#### Stated exercise
Repeat the entire listing exactly as written.

#### Supplied information
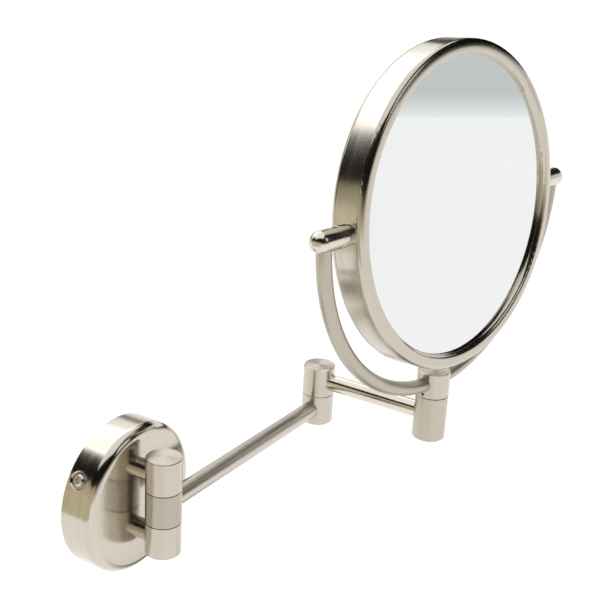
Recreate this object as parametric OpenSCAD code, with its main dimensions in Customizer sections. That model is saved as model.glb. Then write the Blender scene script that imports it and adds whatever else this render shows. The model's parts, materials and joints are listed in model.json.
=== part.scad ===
// Extendable shaving mirror for a bathroom wall.
// A round wall cover carries a swing arm in two straight lengths, and the arm carries a
// half-ring yoke with a two-sided round mirror that tilts in it.
// Millimetres. The origin is the centre of the wall face. +Z is up, +X runs along the wall,
// and the mirror reaches out from the wall towards -Y.

/* [Wall mount] */
// Diameter of the round wall cover
cover_d = 92; // [90:1:100]
// Depth of the cover, from the wall to its front face
cover_depth = 21.5; // [19:0.5:22]
// Metal thickness of the pressed cover
cover_wall = 1.2; // [1:0.1:1.4]
// Radius of the rounded front edge of the cover
cover_edge_r = 5.5; // [3:0.5:6]
// Diameter of the access hole for the cover screw, in the rim of the cover
access_hole_d = 10; // [9:0.5:11]
// How far round the rim the cover screw sits, measured up from the -X side
cover_screw_angle = 32; // [0:1:45]
// Distance of the cover screw from the wall
cover_screw_y = 7.5; // [6.5:0.5:8]
// Distance between the two wall screw holes, which lie one above the other
wall_hole_spacing = 62; // [58:1:64]
// Diameter of the wall screw holes
wall_hole_d = 5.5; // [4.5:0.5:6]

/* [Barrels] */
// Outer diameter of the hinge barrels
barrel_d = 21.6; // [21:0.2:23]
// Height of one barrel knuckle with its washer gap
knuckle_pitch = 20.8; // [20.4:0.2:22]
// Distance of the base barrel's axis from the wall
barrel_y = 37.5; // [37:0.5:40]
// How far the middle of the base barrel sits above the centre of the cover
barrel_rise = 1.5; // [0:0.5:2]
// Diameter of the two posts between the cover and the base barrel
post_d = 12; // [10:0.5:12]
// Distance between the two posts, one above the other
post_spacing = 40; // [38:1:42]

/* [Arms] */
// Diameter of the two straight arm rods
arm_d = 11.5; // [10:0.1:11.6]
// Length of the inner arm, from barrel axis to barrel axis
inner_len = 172; // [140:1:220]
// Length of the outer arm, from barrel axis to barrel axis
outer_len = 86; // [80:1:140]
// How far the outer rod lies below the middle of the upper elbow knuckle
outer_rod_drop = 0.7; // [0:0.1:1.5]
// How far the end knuckle stands up above the top of the elbow barrel
end_rise = 2.8; // [0:0.2:4]
// Height of the tall end knuckle, under the yoke hub
end_knuckle_h = 30.4; // [28:0.2:32]
// Height of the yoke hub
hub_h = 17.2; // [16.8:0.2:20]

/* [Yoke] */
// Radius of the half ring, from the tilt axis to the middle of the rod
yoke_radius = 118.8; // [117:0.2:122]
// Diameter of the yoke rod
yoke_rod_d = 9.3; // [8:0.1:9.5]
// Diameter of the pivot knobs
knob_d = 13; // [12.5:0.5:14]
// Length of a pivot knob, with its domed end
knob_len = 20; // [18:0.5:24]

/* [Mirror head] */
// Outer diameter of the mirror head
head_d = 203; // [200:1:203]
// Width of the side band of the head
band_w = 16; // [15:0.5:18]
// Diameter of the glass that shows inside the bezel
glass_view_d = 183.8; // [182:0.2:185]
// How far the rounded bezel stands out in front of the side band
bezel_rise = 3.5; // [3.5:0.1:4]
// Radius of the two rounded shoulders of the bezel, beside its nearly flat top
bezel_corner_r = 3.4; // [2.8:0.1:3.4]
// Thickness of the glass
glass_t = 3; // [2:0.5:3]
// Radius of curvature of the magnifying glass
magnifier_r = 900; // [800:50:1500]

/* [Pose] */
// Direction of the inner arm, measured from the wall's +X direction
inner_angle = 0; // [-90:1:5]
// Angle of the outer arm to the inner arm
elbow_angle = -90; // [-160:1:160]
// Angle of the yoke to the outer arm
yoke_angle = 80; // [-180:1:180]
// Upward tilt of the mirror
tilt_angle = 5.5; // [-180:0.5:180]

/* [Hidden] */

$fn = 96;

// Finishes
satin_nickel = "#bdb4a6";
bright_nickel = "#cfc9bf";
zinc_steel = "#9fa2a5";
nylon = "#ece8de";
silvered = "#dfe4e2";
black_plastic = "#2b2b2b";

// Fits: a pressed, brazed or screwed joint, a turning joint, and the play beside a washer
seat_gap = 0.02;
run_gap = 0.05;
end_play = 0.05;

// Wall mount
bracket_t = 2.5;
bracket_lip_h = 12;
bracket_lip_t = 2.2;
bracket_r = cover_d / 2 - cover_wall - 0.1;
rim_to_wall = 0.3;
access_chamfer = 0.8;
cover_screw_head_r = 3.25;
cover_screw_head_h = 1.9;
cover_screw_r = 2;
cover_screw_len = 6;
post_screw_r = 2.5;
post_screw_head_r = 4.6;
post_screw_head_h = 3;
post_washer_r = 5.5;
post_washer_t = 1;
post_bore_depth = 6.5;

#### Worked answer
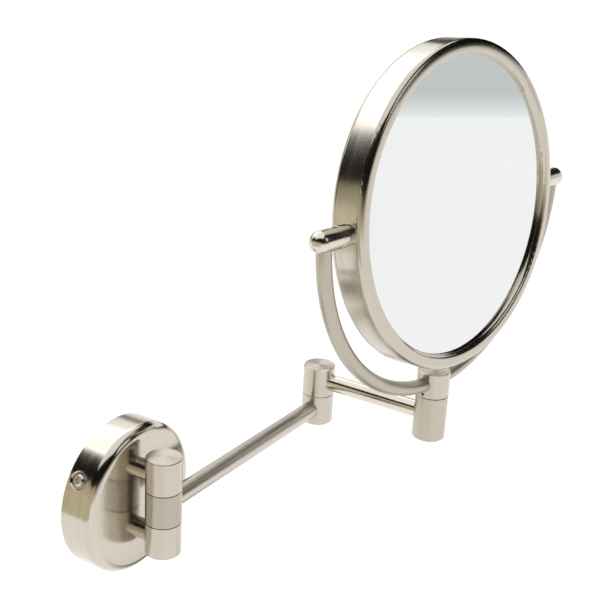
Recreate this object as parametric OpenSCAD code, with its main dimensions in Customizer sections. That model is saved as model.glb. Then write the Blender scene script that imports it and adds whatever else this render shows. The model's parts, materials and joints are listed in model.json.
=== part.scad ===
// Extendable shaving mirror for a bathroom wall.
// A round wall cover carries a swing arm in two straight lengths, and the arm carries a
// half-ring yoke with a two-sided round mirror that tilts in it.
// Millimetres. The origin is the centre of the wall face. +Z is up, +X runs along the wall,
// and the mirror reaches out from the wall towards -Y.

/* [Wall mount] */
// Diameter of the round wall cover
cover_d = 92; // [90:1:100]
// Depth of the cover, from the wall to its front face
cover_depth = 21.5; // [19:0.5:22]
// Metal thickness of the pressed cover
cover_wall = 1.2; // [1:0.1:1.4]
// Radius of the rounded front edge of the cover
cover_edge_r = 5.5; // [3:0.5:6]
// Diameter of the access hole for the cover screw, in the rim of the cover
access_hole_d = 10; // [9:0.5:11]
// How far round the rim the cover screw sits, measured up from the -X side
cover_screw_angle = 32; // [0:1:45]
// Distance of the cover screw from the wall
cover_screw_y = 7.5; // [6.5:0.5:8]
// Distance between the two wall screw holes, which lie one above the other
wall_hole_spacing = 62; // [58:1:64]
// Diameter of the wall screw holes
wall_hole_d = 5.5; // [4.5:0.5:6]

/* [Barrels] */
// Outer diameter of the hinge barrels
barrel_d = 21.6; // [21:0.2:23]
// Height of one barrel knuckle with its washer gap
knuckle_pitch = 20.8; // [20.4:0.2:22]
// Distance of the base barrel's axis from the wall
barrel_y = 37.5; // [37:0.5:40]
// How far the middle of the base barrel sits above the centre of the cover
barrel_rise = 1.5; // [0:0.5:2]
// Diameter of the two posts between the cover and the base barrel
post_d = 12; // [10:0.5:12]
// Distance between the two posts, one above the other
post_spacing = 40; // [38:1:42]

/* [Arms] */
// Diameter of the two straight arm rods
arm_d = 11.5; // [10:0.1:11.6]
// Length of the inner arm, from barrel axis to barrel axis
inner_len = 172; // [140:1:220]
// Length of the outer arm, from barrel axis to barrel axis
outer_len = 86; // [80:1:140]
// How far the outer rod lies below the middle of the upper elbow knuckle
outer_rod_drop = 0.7; // [0:0.1:1.5]
// How far the end knuckle stands up above the top of the elbow barrel
end_rise = 2.8; // [0:0.2:4]
// Height of the tall end knuckle, under the yoke hub
end_knuckle_h = 30.4; // [28:0.2:32]
// Height of the yoke hub
hub_h = 17.2; // [16.8:0.2:20]

/* [Yoke] */
// Radius of the half ring, from the tilt axis to the middle of the rod
yoke_radius = 118.8; // [117:0.2:122]
// Diameter of the yoke rod
yoke_rod_d = 9.3; // [8:0.1:9.5]
// Diameter of the pivot knobs
knob_d = 13; // [12.5:0.5:14]
// Length of a pivot knob, with its domed end
knob_len = 20; // [18:0.5:24]

/* [Mirror head] */
// Outer diameter of the mirror head
head_d = 203; // [200:1:203]
// Width of the side band of the head
band_w = 16; // [15:0.5:18]
// Diameter of the glass that shows inside the bezel
glass_view_d = 183.8; // [182:0.2:185]
// How far the rounded bezel stands out in front of the side band
bezel_rise = 3.5; // [3.5:0.1:4]
// Radius of the two rounded shoulders of the bezel, beside its nearly flat top
bezel_corner_r = 3.4; // [2.8:0.1:3.4]
// Thickness of the glass
glass_t = 3; // [2:0.5:3]
// Radius of curvature of the magnifying glass
magnifier_r = 900; // [800:50:1500]

/* [Pose] */
// Direction of the inner arm, measured from the wall's +X direction
inner_angle = 0; // [-90:1:5]
// Angle of the outer arm to the inner arm
elbow_angle = -90; // [-160:1:160]
// Angle of the yoke to the outer arm
yoke_angle = 80; // [-180:1:180]
// Upward tilt of the mirror
tilt_angle = 5.5; // [-180:0.5:180]

/* [Hidden] */

$fn = 96;

// Finishes
satin_nickel = "#bdb4a6";
bright_nickel = "#cfc9bf";
zinc_steel = "#9fa2a5";
nylon = "#ece8de";
silvered = "#dfe4e2";
black_plastic = "#2b2b2b";

// Fits: a pressed, brazed or screwed joint, a turning joint, and the play beside a washer
seat_gap = 0.02;
run_gap = 0.05;
end_play = 0.05;

// Wall mount
bracket_t = 2.5;
bracket_lip_h = 12;
bracket_lip_t = 2.2;
bracket_r = cover_d / 2 - cover_wall - 0.1;
rim_to_wall = 0.3;
access_chamfer = 0.8;
cover_screw_head_r = 3.25;
cover_screw_head_h = 1.9;
cover_screw_r = 2;
cover_screw_len = 6;
post_screw_r = 2.5;
post_screw_head_r = 4.6;
post_screw_head_h = 3;
post_washer_r = 5.5;
post_washer_t = 1;
post_bore_depth = 6.5;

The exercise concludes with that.